Not sure if there is a solution or work around for this issue, or if it is just a current limitation of the system, but any help or advise would be greatly appreciated.
However, whenever I played with it and nanite, I always got those hard edges, staccato-triangles like you seem to be getting. I gather it was somehow related to the way I generated my heightmaps/displacement-maps and/or the settings I was using.
For nanite: I could never make it work-well enough, but I still don’t know if that was me or the tech.
Reminder: WPO maths on nanite are run Thrice (3x), so the pass is the same cost, but it’s run more than once… Plus, nanite tends to have more vertices to run that pass across so that’s a nice double-ding…
I would say to avoid Nanite like the plague that it appears to be until we have proof positive that they aren’t going to exclude ut from the engine alltogeter on account of it being not an improvement…
I think the main issue I’m having is that WPO does not play nice with Nanite under any major changes by WPO. So I’ve been looking at how I can map the data into the displacement slot of the material instead. Currently, this slot only works in local space, so I’ve been looking for ways to try and work around the limitation, and managed to get this from ChatGPT:
Example Material Setup:
Here’s a more detailed node breakdown for your material setup:
World Position → Get the world position of the current mesh vertex.
Transform Vector (World Position to Landscape Space) → Transform the world position to landscape space using the Transform Vector node.
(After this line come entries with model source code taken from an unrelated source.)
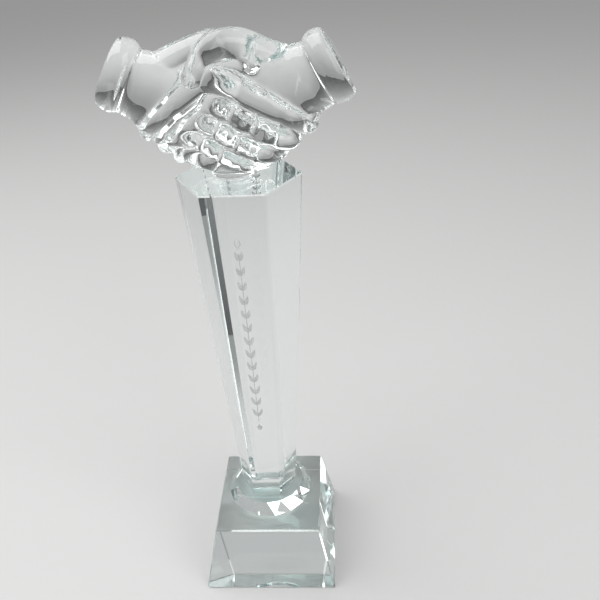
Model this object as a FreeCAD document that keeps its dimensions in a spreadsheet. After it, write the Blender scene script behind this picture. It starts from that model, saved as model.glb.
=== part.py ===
import FreeCAD, Part
import math
import os
import Sketcher

# Crystal handshake award: faceted glass pieces bonded in one vertical stack.
# +Z up, origin at the centre of the base underside, front towards -Y, millimetres.

VALUES = [
    ("base_bottom_side", 70.0), ("base_top_side", 55.0), ("base_height", 37.5),
    ("base_edge_bevel", 0.6), ("bond_film", 0.1),
    ("film_inset", 0.8),
    ("collar_sides", 16), ("collar_foot_radius", 20.3), ("collar_girdle_radius", 22.5),
    ("collar_table_radius", 18.4), ("collar_girdle_height", 5.2), ("collar_height", 11.0),
    ("column_foot_corner_radius", 14.5), ("column_top_corner_radius", 27.0),
    ("column_length", 176.0), ("column_edge_bevel", 0.5),
    ("figure_shift", 2.0), ("figure_height", 57.8),
    ("foot_half_width", 9.0), ("foot_half_depth", 7.0), ("foot_height", 12.0),
    ("foot_flare", 1.5),
    ("finger_count", 4), ("finger_shrink", 0.14), ("finger_curl", 0.6), ("finger_overrun", 0.25),
    ("arm_slope_degrees", 35.0), ("rim_distance", 43.0), ("rim_elevation", 43.3),
    ("rim_radius", 15.0), ("cuff_length", 9.0), ("wrist_radius", 12.5),
    ("wrist_length", 24.0), ("hand_radius", 14.0),
    ("palm_half_width", 25.0), ("palm_half_depth", 14.0), ("palm_elevation", 33.0),
    ("finger_radius", 4.6), ("finger_length", 27.0), ("finger_step", 7.4),
    ("finger_depth", 12.6), ("finger_start", 13.0), ("finger_top", 45.0),
    ("thumb_radius", 5.0), ("thumb_length", 17.0), ("thumb_reach", 11.0),
    ("thumb_elevation", 50.0), ("thumb_depth", 7.5),
]

doc = FreeCAD.newDocument("crystal_award")


def make_sheet():
    sheet = doc.addObject("Spreadsheet::Sheet", "Sizes")
    for row, (name, value) in enumerate(VALUES, start=1):
        sheet.set("A%d" % row, name)
        sheet.set("B%d" % row, str(value))
        sheet.setAlias("B%d" % row, name)
    doc.recompute()
    return sheet


sheet = make_sheet()


def size(name):
    return float(sheet.get(name))


def lay_on_floor_plane(body, sketch):
    plane = [f for f in body.Origin.OriginFeatures if f.Role == "XY_Plane"][0]
    sketch.AttachmentSupport = [(plane, "")]
    sketch.MapMode = "FlatFace"


def polygon_sketch(body, name, sides, radius, turn_degrees, radius_rule):
    """Regular polygon inscribed in a construction circle whose radius follows the sheet."""
    sketch = body.newObject("Sketcher::SketchObject", name)
    lay_on_floor_plane(body, sketch)
    corners = []
    for k in range(sides):
        angle = math.radians(turn_degrees + 360.0 * k / sides)
        corners.append(FreeCAD.Vector(radius * math.cos(angle), radius * math.sin(angle), 0))
    for k in range(sides):
        sketch.addGeometry(Part.LineSegment(corners[k], corners[(k + 1) % sides]), False)
    for k in range(sides):
        joint = Sketcher.Constraint("Coincident", k, 2, (k + 1) % sides, 1)
        sketch.addConstraint(joint)
    middle = FreeCAD.Vector(0, 0, 0)
    circle = sketch.addGeometry(Part.Circle(middle, FreeCAD.Vector(0, 0, 1), radius), True)
    sketch.addConstraint(Sketcher.Constraint("Coincident", circle, 3, -1, 1))
    for k in range(sides):
        sketch.addConstraint(Sketcher.Constraint("PointOnObject", k, 1, circle))
    for k in range(1, sides):
        sketch.addConstraint(Sketcher.Constraint("Equal", 0, k))
    drive = sketch.addConstraint(Sketcher.Constraint("Radius", circle, radius))
    first = corners[0]
    if abs(first.y) < 1e-9:
        sketch.addConstraint(Sketcher.Constraint("PointOnObject", 0, 1, -1))
    else:
        flat = [k for k in range(sides) if abs(corners[k].y - corners[(k + 1) % sides].y) < 1e-9]
        sketch.addConstraint(Sketcher.Constraint("Horizontal", flat[0]))
    sketch.setExpression("Constraints[%d]" % drive, radius_rule)
    doc.recompute()
    return sketch


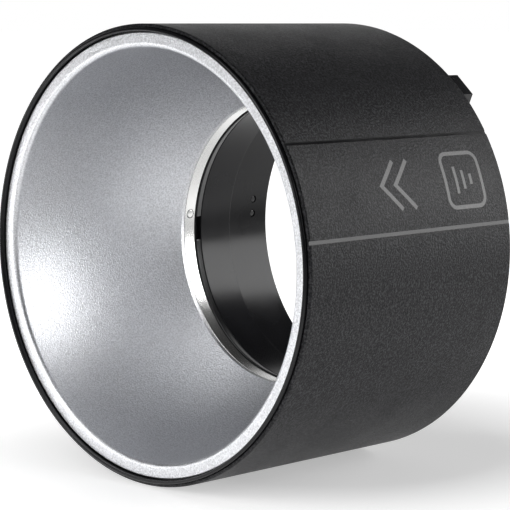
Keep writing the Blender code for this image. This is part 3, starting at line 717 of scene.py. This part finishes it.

RVT Sample (WorldHeight) → Use this to sample the height from the RVT using the transformed landscape coordinates.
Height Difference → Subtract the landscape height from the world position’s Z-component.
Multiply by Displacement Factor → Multiply the result by a scalar value to control the amount of displacement (how far you want to push the mesh based on the landscape height).
Displacement Slot → Finally, connect this calculated displacement to the Displacement input in the material.
The solution doesn’t work (transform node doesn’t even have a “Landscape Space”), but it may be onto something with using the transform node to try and change world space data into local spaced data. I just need to search around for a HUMAN tested and proven method of doing this, if it’s possible right now with the current tech?
Hi, the Nanite meshes triangles are quite possibly being culled from occlusion on their non-WPO positions - a work around could be to ensure the mesh is fully visible before applying the WPO.
You’ll run into other problems doing it that way though - for instance, meshes with wind will be using the original pivot point to rotate the vertices rather than the height-difference pivot etc.